**Aim:** Exactly the lines from the one with "base_leather = make_base_leather()" to the one with "obj.matrix_world = world", both included, are to be printed again; leave out the rest.

* Begin *

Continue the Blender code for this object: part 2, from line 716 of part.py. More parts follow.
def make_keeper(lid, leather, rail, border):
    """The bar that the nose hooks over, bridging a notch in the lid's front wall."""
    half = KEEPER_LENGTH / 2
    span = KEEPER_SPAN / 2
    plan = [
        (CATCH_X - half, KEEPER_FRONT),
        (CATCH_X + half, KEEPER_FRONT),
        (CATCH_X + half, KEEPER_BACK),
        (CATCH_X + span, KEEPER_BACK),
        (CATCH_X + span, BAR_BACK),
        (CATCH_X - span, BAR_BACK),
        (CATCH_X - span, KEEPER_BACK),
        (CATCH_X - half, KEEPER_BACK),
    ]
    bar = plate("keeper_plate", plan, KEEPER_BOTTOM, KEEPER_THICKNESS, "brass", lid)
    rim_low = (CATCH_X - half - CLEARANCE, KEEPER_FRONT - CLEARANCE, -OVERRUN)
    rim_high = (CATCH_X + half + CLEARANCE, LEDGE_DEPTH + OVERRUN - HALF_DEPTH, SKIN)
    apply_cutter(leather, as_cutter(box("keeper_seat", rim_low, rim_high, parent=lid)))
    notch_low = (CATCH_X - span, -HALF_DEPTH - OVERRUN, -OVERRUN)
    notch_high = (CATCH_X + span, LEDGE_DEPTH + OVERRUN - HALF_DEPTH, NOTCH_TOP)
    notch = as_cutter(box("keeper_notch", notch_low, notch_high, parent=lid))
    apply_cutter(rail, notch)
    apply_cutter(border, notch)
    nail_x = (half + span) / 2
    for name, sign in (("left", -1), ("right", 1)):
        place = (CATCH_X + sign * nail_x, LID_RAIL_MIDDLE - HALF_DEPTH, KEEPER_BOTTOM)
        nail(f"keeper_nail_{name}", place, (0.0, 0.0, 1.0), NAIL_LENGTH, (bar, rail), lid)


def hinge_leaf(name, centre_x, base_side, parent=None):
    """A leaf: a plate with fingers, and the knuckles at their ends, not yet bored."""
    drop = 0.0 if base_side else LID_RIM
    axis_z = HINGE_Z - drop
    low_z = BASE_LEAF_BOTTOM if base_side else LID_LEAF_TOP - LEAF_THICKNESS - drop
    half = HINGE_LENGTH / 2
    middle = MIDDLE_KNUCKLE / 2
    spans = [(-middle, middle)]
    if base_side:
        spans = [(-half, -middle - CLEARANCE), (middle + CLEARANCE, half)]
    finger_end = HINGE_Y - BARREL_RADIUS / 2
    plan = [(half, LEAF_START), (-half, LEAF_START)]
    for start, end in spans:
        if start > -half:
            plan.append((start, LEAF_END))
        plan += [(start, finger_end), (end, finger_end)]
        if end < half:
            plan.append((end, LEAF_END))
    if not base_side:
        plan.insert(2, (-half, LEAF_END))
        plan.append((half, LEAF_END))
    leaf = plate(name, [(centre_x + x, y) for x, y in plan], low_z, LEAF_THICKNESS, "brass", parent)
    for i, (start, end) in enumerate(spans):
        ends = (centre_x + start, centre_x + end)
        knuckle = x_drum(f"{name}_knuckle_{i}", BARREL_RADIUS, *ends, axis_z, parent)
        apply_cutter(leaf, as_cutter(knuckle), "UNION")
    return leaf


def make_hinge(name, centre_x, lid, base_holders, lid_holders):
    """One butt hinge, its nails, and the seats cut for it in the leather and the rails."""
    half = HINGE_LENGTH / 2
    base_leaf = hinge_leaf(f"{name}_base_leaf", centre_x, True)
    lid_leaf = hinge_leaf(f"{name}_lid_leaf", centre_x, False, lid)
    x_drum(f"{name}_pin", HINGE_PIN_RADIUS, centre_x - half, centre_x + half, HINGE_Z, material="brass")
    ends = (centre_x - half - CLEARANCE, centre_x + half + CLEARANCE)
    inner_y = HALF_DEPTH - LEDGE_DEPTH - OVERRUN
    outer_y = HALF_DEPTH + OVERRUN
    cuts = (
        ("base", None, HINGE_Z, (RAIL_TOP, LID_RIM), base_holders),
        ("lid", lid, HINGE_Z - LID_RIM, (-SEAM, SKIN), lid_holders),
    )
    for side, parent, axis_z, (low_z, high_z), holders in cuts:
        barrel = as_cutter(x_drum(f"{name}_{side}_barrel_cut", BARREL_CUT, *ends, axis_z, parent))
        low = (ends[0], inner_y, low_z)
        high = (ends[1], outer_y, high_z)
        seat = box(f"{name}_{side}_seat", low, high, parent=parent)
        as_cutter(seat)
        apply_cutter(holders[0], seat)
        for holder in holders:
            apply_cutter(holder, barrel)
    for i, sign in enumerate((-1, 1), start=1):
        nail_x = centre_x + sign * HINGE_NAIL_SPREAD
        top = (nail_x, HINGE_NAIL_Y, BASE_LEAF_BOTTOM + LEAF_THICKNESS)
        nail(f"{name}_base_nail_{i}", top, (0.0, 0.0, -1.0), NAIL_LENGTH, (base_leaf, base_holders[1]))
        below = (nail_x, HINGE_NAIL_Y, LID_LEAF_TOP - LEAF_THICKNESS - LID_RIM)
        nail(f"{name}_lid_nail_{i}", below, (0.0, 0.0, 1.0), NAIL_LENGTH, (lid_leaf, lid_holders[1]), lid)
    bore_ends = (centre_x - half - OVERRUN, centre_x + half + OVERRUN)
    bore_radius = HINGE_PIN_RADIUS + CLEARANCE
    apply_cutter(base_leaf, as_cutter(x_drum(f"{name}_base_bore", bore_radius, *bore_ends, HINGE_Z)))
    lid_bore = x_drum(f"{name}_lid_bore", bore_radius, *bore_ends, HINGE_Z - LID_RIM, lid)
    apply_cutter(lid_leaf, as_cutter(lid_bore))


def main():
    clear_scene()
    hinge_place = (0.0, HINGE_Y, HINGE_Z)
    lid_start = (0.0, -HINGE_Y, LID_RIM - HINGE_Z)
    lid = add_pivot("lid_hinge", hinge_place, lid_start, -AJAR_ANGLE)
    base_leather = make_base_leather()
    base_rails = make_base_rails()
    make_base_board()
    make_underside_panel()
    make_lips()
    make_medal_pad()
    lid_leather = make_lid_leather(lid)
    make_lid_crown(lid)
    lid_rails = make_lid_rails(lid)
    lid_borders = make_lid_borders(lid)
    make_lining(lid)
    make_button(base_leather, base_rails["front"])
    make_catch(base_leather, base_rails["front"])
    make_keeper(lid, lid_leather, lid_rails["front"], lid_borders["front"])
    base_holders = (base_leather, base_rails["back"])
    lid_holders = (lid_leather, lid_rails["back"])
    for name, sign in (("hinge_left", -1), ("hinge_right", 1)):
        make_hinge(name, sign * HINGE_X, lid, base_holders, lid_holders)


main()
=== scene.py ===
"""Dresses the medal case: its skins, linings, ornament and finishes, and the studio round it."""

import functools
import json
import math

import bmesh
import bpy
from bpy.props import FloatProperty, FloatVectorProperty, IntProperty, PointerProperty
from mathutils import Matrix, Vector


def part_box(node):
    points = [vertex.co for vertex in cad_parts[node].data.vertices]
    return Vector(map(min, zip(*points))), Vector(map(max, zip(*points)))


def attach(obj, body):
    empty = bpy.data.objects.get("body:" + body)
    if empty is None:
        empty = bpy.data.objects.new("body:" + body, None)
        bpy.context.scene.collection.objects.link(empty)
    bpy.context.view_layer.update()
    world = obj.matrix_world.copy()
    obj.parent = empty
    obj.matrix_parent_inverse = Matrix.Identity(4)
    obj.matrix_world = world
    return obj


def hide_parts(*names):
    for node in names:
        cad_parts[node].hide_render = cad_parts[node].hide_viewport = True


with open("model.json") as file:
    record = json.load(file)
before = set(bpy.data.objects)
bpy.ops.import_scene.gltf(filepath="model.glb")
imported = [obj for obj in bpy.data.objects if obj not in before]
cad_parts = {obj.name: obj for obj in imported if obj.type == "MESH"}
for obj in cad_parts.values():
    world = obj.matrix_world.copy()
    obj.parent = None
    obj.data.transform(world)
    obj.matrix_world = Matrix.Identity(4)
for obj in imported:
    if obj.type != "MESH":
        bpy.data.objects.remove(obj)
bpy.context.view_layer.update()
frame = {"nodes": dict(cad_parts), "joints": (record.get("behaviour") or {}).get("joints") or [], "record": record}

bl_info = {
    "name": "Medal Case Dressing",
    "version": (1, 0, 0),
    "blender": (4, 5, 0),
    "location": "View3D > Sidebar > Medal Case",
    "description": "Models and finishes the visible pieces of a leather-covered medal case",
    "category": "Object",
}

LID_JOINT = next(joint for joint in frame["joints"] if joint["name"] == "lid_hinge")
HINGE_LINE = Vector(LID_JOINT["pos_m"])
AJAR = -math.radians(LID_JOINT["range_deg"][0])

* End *

**Result for this exercise:**
    base_leather = make_base_leather()
    base_rails = make_base_rails()
    make_base_board()
    make_underside_panel()
    make_lips()
    make_medal_pad()
    lid_leather = make_lid_leather(lid)
    make_lid_crown(lid)
    lid_rails = make_lid_rails(lid)
    lid_borders = make_lid_borders(lid)
    make_lining(lid)
    make_button(base_leather, base_rails["front"])
    make_catch(base_leather, base_rails["front"])
    make_keeper(lid, lid_leather, lid_rails["front"], lid_borders["front"])
    base_holders = (base_leather, base_rails["back"])
    lid_holders = (lid_leather, lid_rails["back"])
    for name, sign in (("hinge_left", -1), ("hinge_right", 1)):
        make_hinge(name, sign * HINGE_X, lid, base_holders, lid_holders)


main()
=== scene.py ===
"""Dresses the medal case: its skins, linings, ornament and finishes, and the studio round it."""

import functools
import json
import math

import bmesh
import bpy
from bpy.props import FloatProperty, FloatVectorProperty, IntProperty, PointerProperty
from mathutils import Matrix, Vector


def part_box(node):
    points = [vertex.co for vertex in cad_parts[node].data.vertices]
    return Vector(map(min, zip(*points))), Vector(map(max, zip(*points)))


def attach(obj, body):
    empty = bpy.data.objects.get("body:" + body)
    if empty is None:
        empty = bpy.data.objects.new("body:" + body, None)
        bpy.context.scene.collection.objects.link(empty)
    bpy.context.view_layer.update()
    world = obj.matrix_world.copy()
    obj.parent = empty
    obj.matrix_parent_inverse = Matrix.Identity(4)
    obj.matrix_world = world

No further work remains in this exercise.